We Have Failed, Just Like Bud
Not every site we launch is profitable. Sometimes we start a site and then realize we lack the passion to go through with it, other times major algorithm shifts and/or competitors shifting strategies have made sites heavily reliant on certain models/ideas/strategies no longer profitable.
The beauty of failure online is that it costs almost nothing to leave a failed website running, and you can always come back to it later, or use it nepotistically to help make it pay for itself. If you lose $10,000 on building a website then it only needs to about 3 years for it to pay for itself if it makes $10 a day - and less time if you are using it nepotistically. How much does it cost to rent a good link from the clean parts of the web?
And that leads to one of the best tips in the SEO space.

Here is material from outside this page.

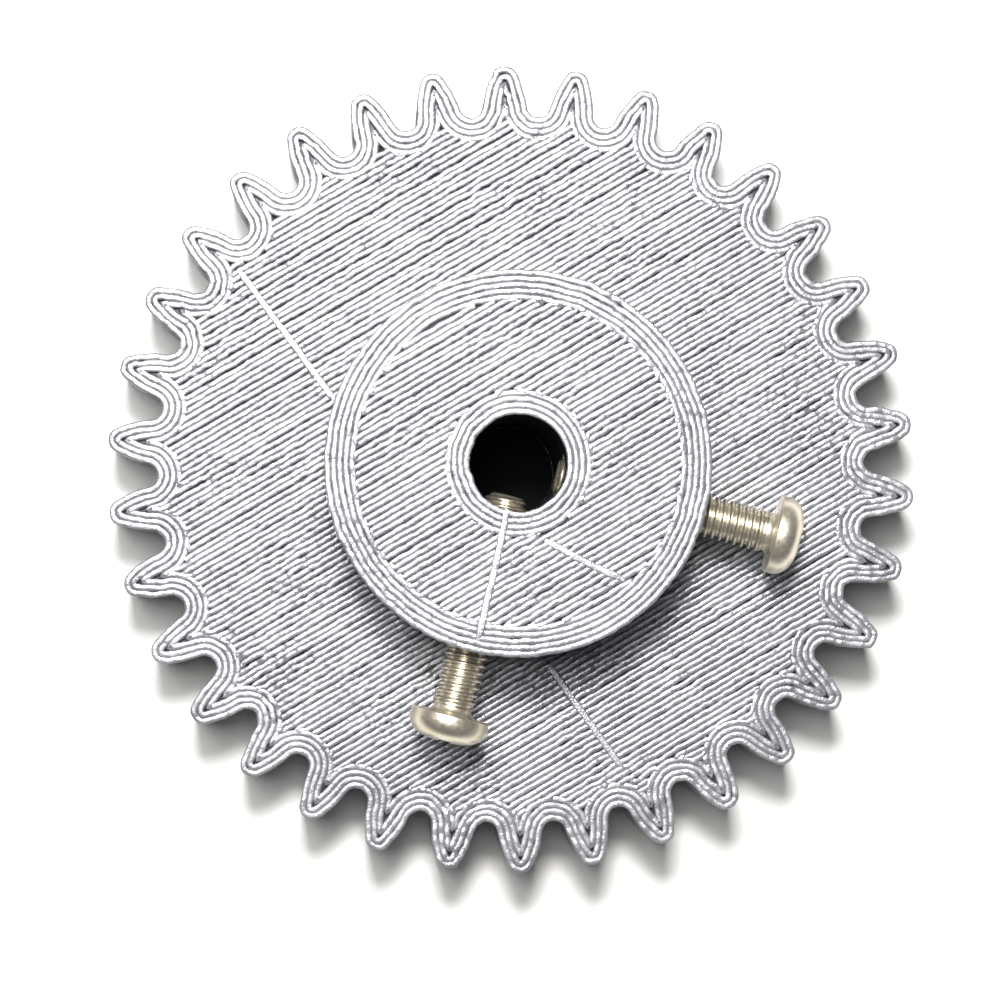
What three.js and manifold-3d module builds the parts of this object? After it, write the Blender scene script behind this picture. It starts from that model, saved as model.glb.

If you are successful somewhere, try to work related markets such that you can take best practice knowledge to make your future projects much more successful. You are better off dominating a market than being an average to slightly below average playing in a dozen markets.
And we have sites that have worked far better than expected. Tools like SEO for Firefox give you a good idea of roughly how competitive a market is, but it is hard to know what lucky breaks you will get or be 100% certain you will rank a brand new site in a competitive market. Strategy and experience increase your odds of success, but algorithms can and do change. Take what the search engines give you and keep doing what is working. Sometimes that means buying a site they already like. Don't hate Google, simply create (and replicate) what they want.
What Are Your Goals? Why?
Constantly re-evaluate your marketing strategy to see if it is leading you towards winning the battle, but losing the war.
What are you measures of success and failure in terms of SEO? What are you measuring, and how?